At the heart of the matter is a refusal to acknowledge what can
and what cannot appropriately be left to market forces, and
indeed a refusal to acknowledge what the full implication of
leaving something to market forces is. One does not need a deep
understanding of market economics to recognise that a market
offers risks as well as opportunities. Investors must take that
fact into account. When things go well, they benefit. When they
go badly, they take the consequences. If a company fails to
attract investors, or fails to reward them because it is losing
money, it will ultimately collapse.
It is clearly unrealistic to allow the maintenance and safety of
a country's railway network to be subject to such market forces.
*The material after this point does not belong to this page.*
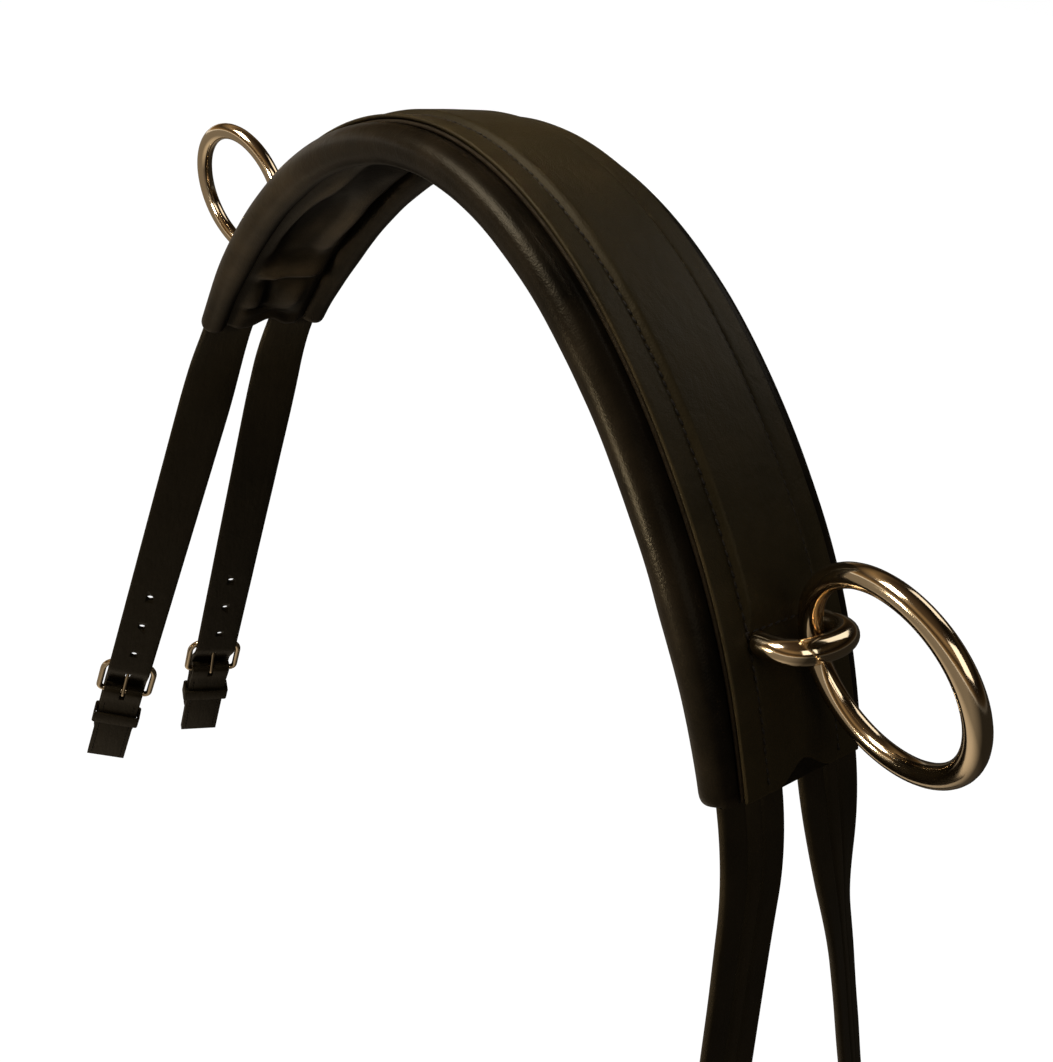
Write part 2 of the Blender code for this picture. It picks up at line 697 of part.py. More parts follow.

Hence Railtrack's claim that it needs massive injections of
government cash. The claim, however, makes nonsense of the
concept of risk inherent in investment in a commercial
organisation.
There is no reason why taxpayers should provide large sums of
money to an organisation which is responsible for the railway
system so that it can do the work it is supposed to do, and
reward its investors into the bargain.
The fact is that markets work only when they are genuine; when
there is genuine competition. In Britain, for example, the
telephone system has been greatly improved by privatisation,
because users have a genuine choice. If am not happy with what
one telephone service provider offers, I can easily change to
another (as in fact I did a month or so ago). Similarly, I can
buy my gas and my electricity from different, and competing,
companies.
There is no such competition in the case of railway
infrastructure. Railtrack is a monopoly. Incidentally, in many
cases the train service provided by different train operating
companies is also a monopoly, because there is no alternative on
a particular route, as fellow travellers found two weeks ago when
trying to travel from Birmingham to Stansted Airport to catch
flights, only to discover at the last minute that the service had
been cancelled.
The obsession with the market, which led the Conservative
Government to introduce such a crass system of privatisation, and
which has so far prevented the Labour Government from doing
anything about it, has led to enormous practical difficulties. It
reflects an over-simplified - indeed idiotic - ideological belief
that anything in the private sector must be better than anything
in the public sector. The evidence of recent months demonstrates
quite clearly that this is not true. The privatised railway
network has failed to deliver anything like a decent service. It
is, as they say, a hell of a way to run a railway.
The government which emerges from the current general election in
Britain, whichever party forms it, will have to tackle the
railway crisis as a matter of urgency. It is to be hoped that it
will approach this task by examining the reality with a greater
measure of intellectual rigour than has so far been displayed.
BILL KIRKMAN
The writer is an Emeritus Fellow of Wolfson College, Cambridge.